Thursday 14 May 2015

Stop! Fraud! Nobody likes the Tories – apart from the rest of the country



What a night. Did you stay up? Did you watch last Thursday? What a great night. Not for half the country, of course. Not for the low-waged. Not for the NHS, not for the Unions. Nor for Britain, probably. But it was good for the bookers of Strictly Come Dancing – watch Douglas Alexander and Harriet Harman partner up for a sexy tango – and as a raft of reality TV producers hoover up all those unelected MPs we can presumably look forward to a parade of deeply depressed career casualties faking smiles as they’re forced to regurgitate live ants into a bucket of shit on a tropical beach. Or whatever they do on reality TV now. Who said the left had no future. 

Being alive these days involves an odd form of cognitive dissonance. My friends are all left-wing. My family are all left-wing. I hang out in cities, comedy nights and parks that are all left-wing. Moving in the circles I do, in fact, it’s easy to get the impression that everyone in Britain is Labour, except the government.

But then cracks start appearing in the belief-bubble. You see Farage trending on Twitter. You’re forced to share a meal with your uncle. You move to Nuneaton. Or – and this one has me in cold sweats – you wake up and realise the country’s just voted overwhelmingly for David Cameron. I’m still hoping that never happens.

Except - Christ - it just did; and not only did they vote for Cameron, but they’ve wiped out the left of centre. And the centre. And some little bits of left in the corner. Within hours a smug and freshly Photoshopped Prime Minister was back off out to meet the Queen, who forced down her radical socialist inclinations to anoint him the ruler of the country.

Now it’s wound-licking time for the losers. Or rather it’s time to reach around on the floor for their decapitated heads. To which part of the entertainment industry will Miliband now turn his unstoppable charisma? Can the “Edstone” be successfully dismantled and reassembled into some kind of cabinet to house all his untouched bottles of champagne socialism? And what of the Party? Amidst the talk of reconstruction I see pieces from people like Owen Jones talking about the need for a “politics of hope and optimism”, presumably because he feels the reason Labour lost was because they were just too realistic about their chances. This is where I part with the rest of the left. Are people really the selfless altruists we would like them to be? I’ve hung around in a fair few places in Britain and I didn’t see much desire for the politics of hope and optimism. I saw a lot more desire for the politics of tax-lowering and immigration control. The left still wants to believe nobody actually likes the Tories; who does, apart from most of the rest of the country?

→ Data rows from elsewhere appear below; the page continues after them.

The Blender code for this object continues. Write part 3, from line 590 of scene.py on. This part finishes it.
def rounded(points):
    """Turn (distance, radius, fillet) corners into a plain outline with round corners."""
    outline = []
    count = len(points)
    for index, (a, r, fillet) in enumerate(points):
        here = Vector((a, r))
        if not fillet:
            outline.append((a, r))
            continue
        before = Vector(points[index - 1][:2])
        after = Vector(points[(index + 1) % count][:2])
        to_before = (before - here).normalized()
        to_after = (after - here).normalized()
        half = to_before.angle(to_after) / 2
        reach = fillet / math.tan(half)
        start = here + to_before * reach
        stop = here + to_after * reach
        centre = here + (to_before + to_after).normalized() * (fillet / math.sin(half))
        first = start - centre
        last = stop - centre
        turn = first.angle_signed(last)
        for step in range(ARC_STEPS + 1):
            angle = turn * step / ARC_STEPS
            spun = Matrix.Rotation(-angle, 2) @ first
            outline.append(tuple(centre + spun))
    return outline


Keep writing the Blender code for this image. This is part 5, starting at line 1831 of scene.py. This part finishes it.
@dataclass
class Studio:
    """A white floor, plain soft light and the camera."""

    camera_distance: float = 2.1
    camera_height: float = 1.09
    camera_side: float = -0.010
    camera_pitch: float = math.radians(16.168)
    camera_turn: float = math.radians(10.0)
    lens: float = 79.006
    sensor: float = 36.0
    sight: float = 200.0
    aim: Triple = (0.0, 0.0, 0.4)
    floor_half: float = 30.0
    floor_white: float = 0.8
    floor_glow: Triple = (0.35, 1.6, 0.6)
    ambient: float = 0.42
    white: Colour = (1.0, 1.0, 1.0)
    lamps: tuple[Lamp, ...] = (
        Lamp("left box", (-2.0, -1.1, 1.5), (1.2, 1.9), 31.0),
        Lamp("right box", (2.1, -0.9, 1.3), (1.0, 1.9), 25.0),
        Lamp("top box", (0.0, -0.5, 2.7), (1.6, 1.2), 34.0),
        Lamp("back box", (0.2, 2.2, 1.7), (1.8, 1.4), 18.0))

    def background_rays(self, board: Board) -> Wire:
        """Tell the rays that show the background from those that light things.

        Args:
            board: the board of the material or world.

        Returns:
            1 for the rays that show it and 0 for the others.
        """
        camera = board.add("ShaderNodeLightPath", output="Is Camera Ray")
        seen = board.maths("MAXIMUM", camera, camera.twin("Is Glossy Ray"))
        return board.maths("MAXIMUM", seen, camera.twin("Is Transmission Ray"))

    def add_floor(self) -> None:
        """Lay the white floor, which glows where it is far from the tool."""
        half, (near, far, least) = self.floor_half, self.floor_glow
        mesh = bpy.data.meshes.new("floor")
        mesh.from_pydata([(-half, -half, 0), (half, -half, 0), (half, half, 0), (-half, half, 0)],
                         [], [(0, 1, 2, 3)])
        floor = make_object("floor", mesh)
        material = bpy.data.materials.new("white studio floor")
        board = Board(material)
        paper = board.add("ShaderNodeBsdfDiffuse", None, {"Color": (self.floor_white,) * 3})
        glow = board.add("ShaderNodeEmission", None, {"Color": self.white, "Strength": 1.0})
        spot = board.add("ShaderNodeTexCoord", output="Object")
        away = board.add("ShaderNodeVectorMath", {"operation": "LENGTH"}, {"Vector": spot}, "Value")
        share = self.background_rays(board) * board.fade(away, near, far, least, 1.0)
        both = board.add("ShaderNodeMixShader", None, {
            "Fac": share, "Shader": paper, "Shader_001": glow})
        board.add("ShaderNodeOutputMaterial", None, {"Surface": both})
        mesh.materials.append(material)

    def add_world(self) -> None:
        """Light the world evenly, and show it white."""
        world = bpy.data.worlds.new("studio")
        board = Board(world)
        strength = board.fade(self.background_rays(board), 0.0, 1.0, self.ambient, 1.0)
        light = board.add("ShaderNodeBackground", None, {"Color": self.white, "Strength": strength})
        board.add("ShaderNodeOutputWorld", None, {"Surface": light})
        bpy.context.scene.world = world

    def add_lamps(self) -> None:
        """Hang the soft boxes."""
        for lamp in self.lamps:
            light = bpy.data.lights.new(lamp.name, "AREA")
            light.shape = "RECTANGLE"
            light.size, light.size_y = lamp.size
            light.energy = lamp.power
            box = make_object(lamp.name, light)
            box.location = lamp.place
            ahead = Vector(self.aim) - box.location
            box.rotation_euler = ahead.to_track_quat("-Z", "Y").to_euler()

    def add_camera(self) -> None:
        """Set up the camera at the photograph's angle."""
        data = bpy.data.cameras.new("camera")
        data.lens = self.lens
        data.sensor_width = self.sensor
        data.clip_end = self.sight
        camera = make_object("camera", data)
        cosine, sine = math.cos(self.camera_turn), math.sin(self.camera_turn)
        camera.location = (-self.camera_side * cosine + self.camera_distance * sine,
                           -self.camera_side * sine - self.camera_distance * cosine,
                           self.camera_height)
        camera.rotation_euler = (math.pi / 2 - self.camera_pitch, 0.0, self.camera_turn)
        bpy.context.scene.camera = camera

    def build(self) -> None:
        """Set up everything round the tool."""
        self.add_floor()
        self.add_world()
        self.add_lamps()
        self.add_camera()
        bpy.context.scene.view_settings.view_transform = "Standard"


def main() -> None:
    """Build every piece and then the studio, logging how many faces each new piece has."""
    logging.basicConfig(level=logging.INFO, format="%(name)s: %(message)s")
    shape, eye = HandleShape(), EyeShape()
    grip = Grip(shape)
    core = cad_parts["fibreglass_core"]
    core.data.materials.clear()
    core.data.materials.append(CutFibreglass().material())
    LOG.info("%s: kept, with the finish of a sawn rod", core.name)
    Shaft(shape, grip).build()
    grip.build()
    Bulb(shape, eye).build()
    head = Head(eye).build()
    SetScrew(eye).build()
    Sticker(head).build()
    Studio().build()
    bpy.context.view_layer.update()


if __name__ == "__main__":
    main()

Then there’s the Lib Dems. Or rather there isn’t. The entire membership of elected Liberal Democrats could now be seated around a small table in Nando’s – the one at the back beside the door to the toilet. More people come to my poetry nights than actually won a Lib Dem majority. No doubt they want to choose a new leader, but under the rules, candidates to replace Clegg need the support of 10% of all the Lib Dem MPs elected to make it on to the ballot paper. Since there’s only 8 Lib Dem MPs now, that means 0.8 of a Liberal Democrat. In their current state, you get the feeling they could probably even lose that one.

And then David Cameron. Promising to radically break with the leadership of the previous corrupt, incompetent administration, Cameron is now crowing about Conservative “achievements” – like taking personal credit for a global upturn that would have happened anyway, taking personal credit for a growth spurt that would have happened anyway, and taking personal credit for lowering unemployment by creating millions of shitty, low-paid jobs on zero-hours contracts. Which would have happened anyway.  

We all know what five more years of Tory rule will mean, and it’ll be one of McJobs and punishing austerity; of corporate enrichment and a London owned by oligarchs; one of sanctions and cuts and war-on-the-poor and “the stick and the stick”. Given this kind of mandate Cameron is already edging so far right along the political spectrum he’s in danger of falling off. Now half my family and friends are talking about moving to Scotland – except apparently they’re not so keen on us up there any more. Small wonder. Now will someone please pass the live ants and the bucket of shit?